A Guide to the Leaked Pentagon Documents
A major intelligence breach. After U.S. intelligence documents, some marked “top secret,” were found circulating on social media, questions remain about how dozens of pages from Pentagon briefings became public and how much to believe them. Here is what we know:
The intelligence materials appear to have been first photographed and then uploaded online, a kind of sloppy procedure that suggests the person leaking the documents probably took few steps to conceal the IP addresses used or the date stamps from photographs, said Javed Ali, a former senior U.S. counterterrorism official who held intelligence roles at the F.B.I., the Defense Intelligence Agency and the Department of Homeland Security.
A senior U.S. official said hundreds, if not thousands, of military and other U.S. government officials have the security clearances needed to gain access to the documents.
The official said the military’s Joint Staff instituted procedures last Friday to limit the distribution of highly sensitive briefing documents and restrict attendance at meetings where briefing books containing paper copies of the documents were available.
Officials said it was too soon to determine whether the disclosure of the documents would hurt America’s ability to collect information inside Russia.
A senior U.S. military official said that as of late Saturday, there were no indications that Russia had plugged any of the information leaks that U.S. and other Western intelligence services had tapped into, and passed on to Ukrainian officials to help them strike Russian targets.
That suggested that Russia, like senior Pentagon officials, only recently learned of the disclosures even though the files had sat on Discord, a social media messaging platform, since early March, analysts said.
Christopher Meagher, the chief Pentagon spokesman, declined to answer most questions about the investigation, citing a criminal inquiry started by the Justice Department and the F.B.I.

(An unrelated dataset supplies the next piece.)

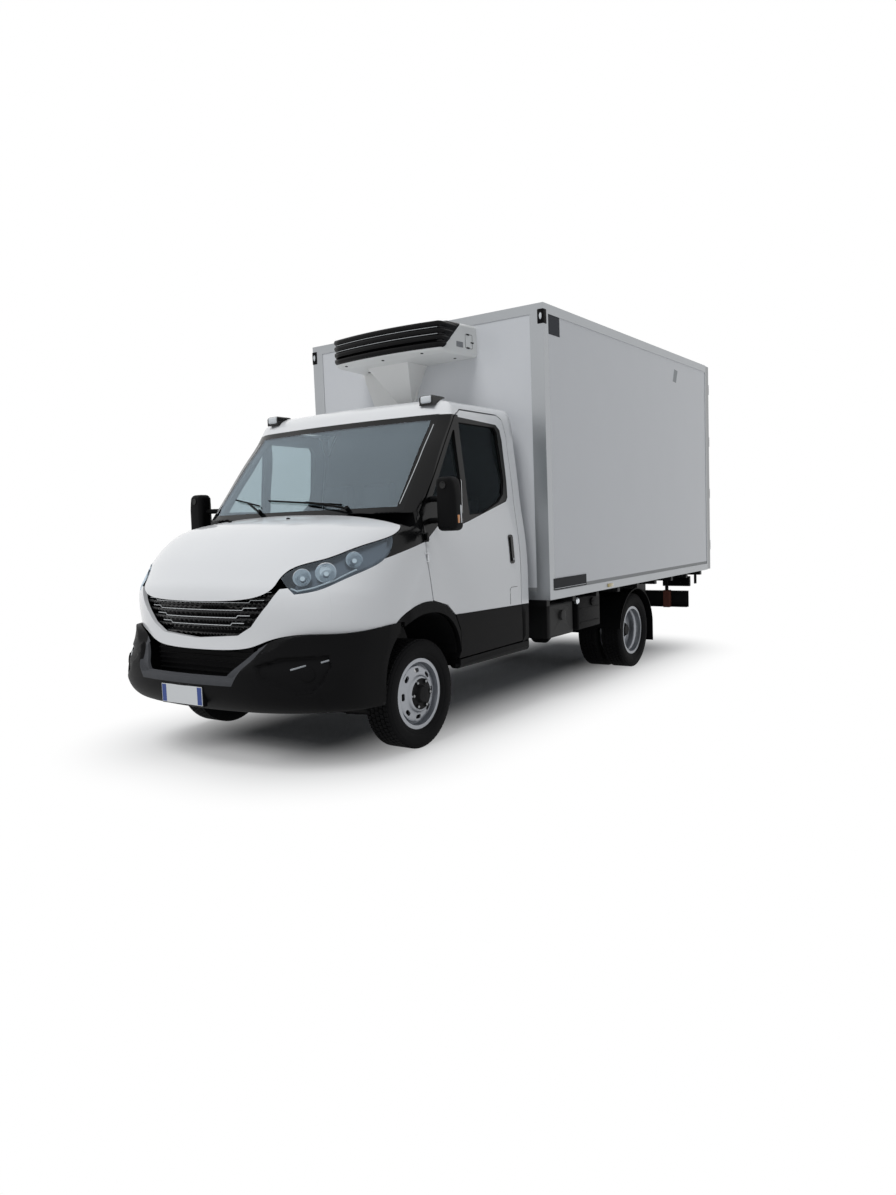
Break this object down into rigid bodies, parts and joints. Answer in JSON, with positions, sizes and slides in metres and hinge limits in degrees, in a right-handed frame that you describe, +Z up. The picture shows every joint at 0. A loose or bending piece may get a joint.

The Pentagon is leading a separate interagency team, including the White House, the State Department and intelligence agencies, to determine the damage caused by the disclosures, and to assess what more needs to be done to address the leak.
“That includes taking steps to take a closer look at exactly how this type of information is distributed and to whom,” Mr. Meagher said, “but beyond that, I’m not going to get into any more specifics.”
Mr. Meagher said that Defense Secretary Lloyd J. Austin III was initially briefed on the leak last Thursday morning. The next day, Mr. Austin began convening departmentwide meetings to address the growing disclosures.
“The secretary and Department of Defense and the United States government take this apparent unauthorized disclosure extremely seriously,” Mr. Meagher said. “This is a top priority for us.”
Mr. Meagher said Pentagon and other U.S. officials began contacting congressional leaders and allies over the weekend to alert them to the leaks, which have already complicated relations with some countries.
“The reports of intelligence leaks are incredibly concerning,” Representative Mike D. Rogers of Alabama, the chairman of the House Armed Services Committee, said in a statement on Monday. Mr. Rogers said the panel was “actively seeking answers from the Department of Defense.”
Mr. Ali said the classified materials that were disclosed would have been electronically contained in stand-alone computer systems that are not connected to the broader internet. The computers reside in secure work areas known as SCIFs — Sensitive Compartmented Information Facilities — where no one is allowed to bring in any electronic devices that could be used to take photographs or make video or audio recordings.
Anyone involved in the production of these daily products would have been cleared at the highest levels, he said.
“While these protocols might help narrow the pool of individuals who could have been responsible, it will still entail a major investigative process where hundreds or thousands of people will have to be interviewed,” said Mr. Ali, who is now at the University of Michigan’s Gerald R. Ford School of Public Policy.
That the intelligence materials appear to have been first photographed and then uploaded online may help investigators forensically determine the points of origin of such activity by tracking IP addresses and date/time stamps from photographs unless efforts were made to conceal these signatures, Mr. Ali said.
A former senior F.B.I. official with extensive experience in national security issues said on Monday that investigators would first seek to identify the universe of government personnel and government contractors who had access to the documents.
Investigators would then try to pinpoint any of the documents that are unique to a smaller group of recipients, which might help narrow the inquiry, the official said. After that, the process of elimination begins.
“Sometimes a leaker makes a mistake when leaking with photographs or an electronic fingerprint,” the official said. “This will be a very tough one.”
The documents included information about intelligence that the United States had gathered on allies including South Korea and Israel and partners like Ukraine. Mr. Kirby declined to answer specific questions but said simply that “U.S. officials have been in touch with relevant allies and partners.”